Газон скосили еще летом. Где-то трава прорастала заново, и заново косили, оставляя зубчатые волны отросших, отрастающих и замерших слоев. Протоптали дорожку, из-под земли обнажилась насыпь гравия вперемешку с ломкой соломой – бег (почти Бог) воскресит всех, и ему не нужны для этого тела и кости, душ вполне достаточно. Нескошенными остались разрозненные островки растений, наверно, показавшихся специальными газонными цветами, которые в лебеде, душице, тысячелистнике и белладонне трудно опознать. Они побурели, как и все, от стоячей жары, но еще держатся. И вдруг расцвели три куста, два розовых и красный, розы.
Оладьи из тыквы вкуса подслащенной рыбы. Мелкой какой-нибудь рыбочки вроде мойвы, кильки или знаменитой барабульки, пересушенной при готовке, с прогорклым маслом на старой сковороде, где лопаткой вместе с крошками еды сгребаешь отлупившиеся чешуйки прежних нажарок, недельного неменяного масла.
Астры гниют в долгой вазе, воду приходится выливать каждый день, поверхность затягивает болотистой мутной мембраной, оседающей на стенках изнутри, когда вода испаряется, и астры втягивают ее. Стебли, даже заранее очищенные от листьев, которые обязательно тухнут, покрываются слизистой патиной, липкой, пахучей, остающейся на пальцах, когда моешь. Астры в конце сентября как затерянные в брошенных на зиму садах разлагающиеся яблоки, вытекшие, просохшие, сморщенные, маленькие.
Казалось, фонарь не столько светил,
сколько еще больше нагревал все вокруг.
Фото автора
Точка. Говорят: маленькая точка, крупная точка, мелкоточечные, крупноточечные. А точка вроде бы всегда одна, нет для нее другого размера. Или есть? Можно поставить жирную точку кисточкой для каллиграфии, можно обвести маленькую точку несколько раз или едва коснуться бумаги концом стержня. Так вот маленькая точка влезает в периферическое зрение, мешает, как соринка в глазу, движется на фоне монитора компьютера, сбивает текст, но живет не в тексте, а перед ним, задавая объем. Траектория ровная, без дерганий, без метаний, сосредоточенно снизу вверх, слева направо, а еще кпереди, к сидящему перед компьютером человеку. Если добавить время – короткий промежуток, исчисляемый даже не десятками минут, их меньше пяти, привычного интервала, отмеченного на циферблате. Разумеется, точка растет, приближаясь, и из цельной фигуры вырастают еще более мелкие подвижные детали. Это паучок, нить не разглядеть, и он взбирается по воздуху.

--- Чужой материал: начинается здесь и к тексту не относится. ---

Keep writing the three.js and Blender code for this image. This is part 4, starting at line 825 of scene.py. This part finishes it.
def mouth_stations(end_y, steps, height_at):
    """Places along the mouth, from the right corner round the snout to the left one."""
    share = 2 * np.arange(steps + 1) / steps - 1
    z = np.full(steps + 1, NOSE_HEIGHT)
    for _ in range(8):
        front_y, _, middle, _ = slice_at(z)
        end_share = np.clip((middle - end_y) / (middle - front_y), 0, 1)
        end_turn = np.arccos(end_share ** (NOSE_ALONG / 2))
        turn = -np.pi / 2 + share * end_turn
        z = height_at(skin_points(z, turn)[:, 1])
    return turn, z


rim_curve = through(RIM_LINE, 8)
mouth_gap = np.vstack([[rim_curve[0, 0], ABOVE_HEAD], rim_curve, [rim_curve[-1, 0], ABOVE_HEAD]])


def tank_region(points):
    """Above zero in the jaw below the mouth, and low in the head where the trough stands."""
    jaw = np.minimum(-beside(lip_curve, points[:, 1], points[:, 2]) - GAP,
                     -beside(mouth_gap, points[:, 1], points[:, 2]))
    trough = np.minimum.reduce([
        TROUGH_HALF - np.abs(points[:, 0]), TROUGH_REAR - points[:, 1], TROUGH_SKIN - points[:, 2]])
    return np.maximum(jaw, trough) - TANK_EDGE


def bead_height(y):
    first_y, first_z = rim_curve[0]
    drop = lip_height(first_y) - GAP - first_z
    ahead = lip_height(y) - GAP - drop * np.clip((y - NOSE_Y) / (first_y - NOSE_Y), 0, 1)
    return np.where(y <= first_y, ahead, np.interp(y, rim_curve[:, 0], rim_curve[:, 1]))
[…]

Он где-то был, но оставался недоступным для восприятия, влез в территорию доступности и сейчас опять пропадет. В приоткрытое окно входит ветер, ломает путь мелкой точки, вновь превратившейся в цельную, пока еще различимую фигуру над головой наблюдающего.
Самое невыносимое – зависание в вагоне, минутное, быстрое, но такое тянущееся, когда поезд тормозит и вроде остановился, не едет, но не встал до конца, полностью, не было последнего толчка, когда пассажиров качает из стороны в сторону, а потом как будто отпускает, и можно самому наконец зафиксироваться. Переступить с ноги на ногу, поежиться, потопать незаметно и этим проверить взаиморасположение частей тела, заново отыскать точку тяжести. Незаконченная остановка длится наверняка секунды, неспособная растянуться дольше по заученным в школе законам физики, а переживается как бесконечное сдерживаемое нетерпение, внутренняя дрожь, которую инстинктивно приходится ограничивать наружными контурами оболочки.

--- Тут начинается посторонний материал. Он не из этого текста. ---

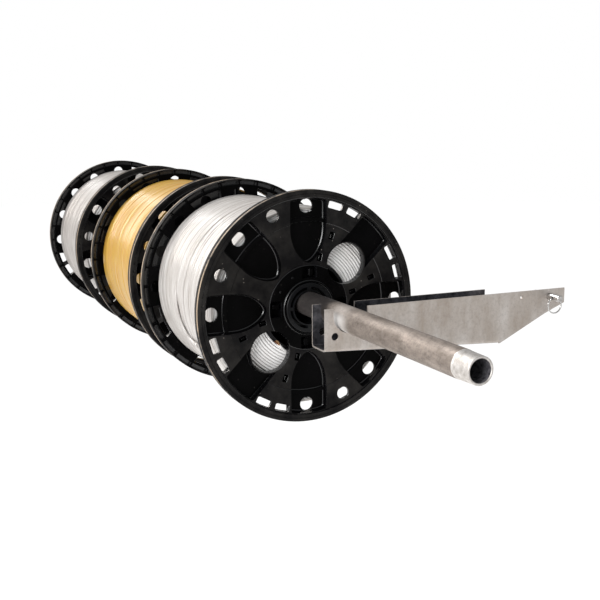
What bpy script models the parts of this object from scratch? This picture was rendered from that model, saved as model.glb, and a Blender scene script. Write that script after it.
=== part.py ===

Испытание невесомостью. Вязнешь, как в воронке, через которую – обязательно с марлечкой, бурой от многих использований, растянутой по углам, – бабушка пропускает морс, собирая мякоть.
Про луну узнаешь по полу – распяленные, скривившиеся прямоугольники поднимаются по воздуху перекладинами, тени от старой трехстворчатой расстекловки с форточкой справа. Форточка открыта – присмотреться к оттенку тусклости на давно крашенных досках, с белесой туманностью и без. Обязательно лечь, и с подушки – вон она, луна, стоит над окном, выше кошки, выше человеческого роста, выше роста дома, медленно кочует слева направо, как будто тянет кто за невидимые веревки или рельсы подложили. Делает круг – потом на другую сторону переберется.
В ванной из четырех плоских круглых лампочек дальняя в углу мигает и трещит, и вот гаснет. Вспыхивает только на выключение, неправильно, что-то в проводке перепутано, да кто же будет ее искать под пластиковыми панелями и в кирпичах. А раз через пять-шесть вообще перестает. Темный угол покрывает тенью все оставшееся освещенное пространство. Так в детстве зимой перед садиком в ванной всегда темнее, и в квартире при всем свете, хотя мама не разрешает весь, – темно. И это словно макет в разрезе, модель комнаты для электрического конструктора, где с игрушечного потолка свисает люстра, у кресла торшер и зеленая лампа на письменном столе. От них провода и выключатели не больше советской копеечной монеты, а по-за стенами – небесная чернота, предупреждает еще на подходе, как включаешь свет и не видно света.
После легкого похолодания за ночь на яблоне напротив пожелтели все листья и скоро уже опали, будто крепились цветом, за цвет.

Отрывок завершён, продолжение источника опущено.